Action is something Americans of both parties demand of their presidents these days. This is natural for Democrats, whose heritage is all action, starting with Franklin Roosevelt and his Hundred Days. But Republicans like energy and a big executive as well. Over the course of the campaign this past year, any number of political stars, including Governor Mitch Daniels of Indiana, argued that only an energetic candidate would be up to the job of managing the U.S. fiscal crisis. Mitt Romney worked hard to let voters know his party could beat the Democrats in the legislative arena. He swore up and down that, à la Roosevelt, he would get off to a running start, sending five bills to Congress and signing five executive orders on his first day in the Oval Office.
The Grand Old Party’s abiding affection for a “bigger and better” presidency isn’t entirely logical. After all, the Obama presidency commenced with an effort to reenact the Hundred Days. Yet President Obama’s first-term economic performance itself was not “big” but mediocre, tiny even. Perhaps Republicans should consider whether inaction on the part of the White House can be desirable. Perhaps, led by Republicans, the United States could benefit from trying out an unfashionable idea: the small presidency.
Evidence from a near-forgotten period, the early 1920s, instructs us. In those days the country was suffering economic turmoil similar to our own. Because of a crisis — World War I — the government had intruded in business and financial markets in unprecedented fashion, nationalizing the railroads, shutting down the stock market, and entering the debt market with war bonds.

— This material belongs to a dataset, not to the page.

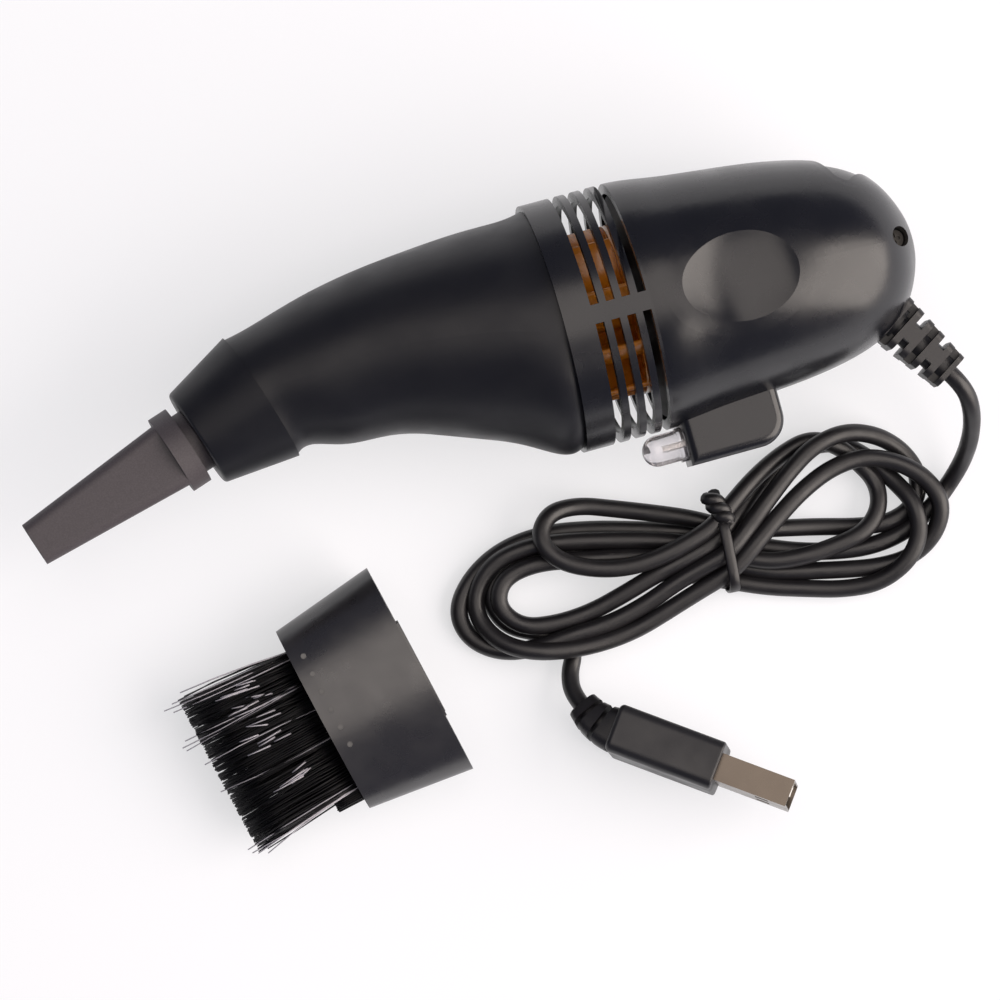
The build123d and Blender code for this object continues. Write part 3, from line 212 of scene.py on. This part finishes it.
# Spun-bonded polyester cloth: off-white, matte, with pressed fibres that show as a fine net.
FIBRE_SPACING = 0.4 * MM
FIBRE_DEPTH = 0.08 * MM
cloth = finish("spun bonded polyester", "#cfcec8", 0.9, Sheen_Weight=0.3)
tree, shader, place = surface_of(cloth)
fibres = add_node(
    tree, "ShaderNodeTexVoronoi", {"Vector": place, "Scale": 1 / FIBRE_SPACING}, feature="DISTANCE_TO_EDGE"
)
relief = add_node(
    tree, "ShaderNodeBump", {"Height": fibres.outputs["Distance"], "Distance": FIBRE_DEPTH, "Strength": 1.0}
)
tree.links.new(relief.outputs["Normal"], shader.inputs["Normal"])
tones = add_node(tree, "ShaderNodeValToRGB", {"Fac": fibres.outputs["Distance"]})
for stop, level, colour in zip(tones.color_ramp.elements, (0.0, 0.3), ("#bdbcb5", "#dad9d3")):
    stop.position = level
    stop.color = tint(colour)
tree.links.new(tones.outputs["Color"], shader.inputs["Base Color"])

# Cast epoxy of a lamp: water clear with a hint of violet, polished.
epoxy = finish("clear cast epoxy", "#f8f6fa", 0.03, grain=(1.5, 0.01), IOR=1.55, Transmission_Weight=0.82)

# Lacquered resistor: tan, satin, with the slight waves of a dipped coat.
lacquer = finish("resistor lacquer", "#bfa27c", 0.35, grain=(0.6, 0.02))

# Polyacetal switch knob: black, satin.
acetal = finish("black acetal", "#1d1d20", 0.36, grain=(0.3, 0.006), IOR=1.48)

# Soft PVC jacket of the cord: black, satin, faintly uneven.
cord_pvc = finish("soft PVC jacket", "#151417", 0.4, grain=(0.5, 0.012), wear=(5.0, 0.34, 0.5), IOR=1.53)

# PVC of the moulded strain reliefs: dark grey black, with a fine grain.
relief_pvc = finish("moulded PVC", "#1a191c", 0.42, grain=(0.25, 0.01), IOR=1.53)

# Coated wire tie: black, satin, slightly knobbly.
tie_pvc = finish("coated tie wire", "#161518", 0.4, grain=(0.4, 0.02), IOR=1.53)

# Moulded PVC of the plug's body: dark grey black, satin.
plug_pvc = finish("plug PVC", "#19191d", 0.4, grain=(0.3, 0.008), wear=(6.0, 0.36, 0.5), IOR=1.53)

# Nickel-plated steel of the plug's shell: warm grey, with a soft gloss that is a little uneven.
nickel = finish("nickel plated steel", "#665e56", 0.3, wear=(6.0, 0.24, 0.32), Metallic=1.0)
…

Central bankers warned that the only reason the government’s large debt hadn’t set off a fiscal apocalypse was that interest rates had not yet commenced what they deemed an inevitable rise. Angry veterans, many of them disabled, were having trouble finding jobs, and many people assumed a new federal entitlement, veteran pensions, would be established within the year. A recent and active president, Theodore Roosevelt, had taught the nation that the Oval Office was a “bully pulpit.”
But this was not the view of the two candidates on the 1920 Republican ticket, Warren Harding of Ohio and Calvin Coolidge of Massachusetts. The pair coolly campaigned on the humdrum, underwhelming motto of “normalcy,” meaning a reduction in uncertainty. The White House was no bully pulpit; the Republican elephant should not be an elephant in a china shop. After winning the presidency, Harding continued to endorse inaction. “No altered system will work a miracle,” Harding told the crowds at his March 1921 inauguration. “Any wild experiment will only add to the confusion. Our best assurance lies in efficient administration of the proven system.” Harding wanted to ensure that government did less so that commerce might enjoy free range. He pushed for and got tax cuts for businesses hindered by large levies, and he readied a plan to privatize naval oil reserves.
Harding also provided displays of austerity. He canceled an inaugural ball that was to be held at the public’s expense, and even let his wife Florence know she would not need a ball gown. He backed and signed a budget law that helped the executive curtail congressional spending. And he crafted a compromise with veterans that enabled the government to avoid granting the expected veteran pensions: It would provide hospitals, but not cash, for vets.
But despite these measures, Harding was not really cut out to be a small president. His personality was big, and he tended to do things in a big way. The inconsistency between the man and his announced intentions was evident even on the night of the inauguration: The official ball was indeed canceled, but the Hardings put on finery and partied at an opulent private ball held by the owner of the Washington Post, Edward McLean, and his wife, Evalyn.
Harding’s friends loved him, and he loved them back — too much. More than once he appointed old cronies to office, regardless of their merits. To head the Veterans Bureau, the product of his compromise with the vets, Harding tapped his old acquaintance Charles Forbes. An Ohio buddy, Harry Daugherty, got the attorney general’s post.
Even when it came to legislating smaller government, Harding tended to favor a big style, demanding extra sessions of Congress to implement his agenda.
Soon it all went wrong for Harding. The president’s demand for special legislative sessions backfired, because it gave lawmakers more time to introduce legislation of their own, and therefore gave Harding more projects to battle. His exuberant affection for his former colleagues in the Senate made it especially difficult for him to oppose their legislation, and in the end he vetoed only six bills. The buddies he appointed to high office routinely undermined his case for small government.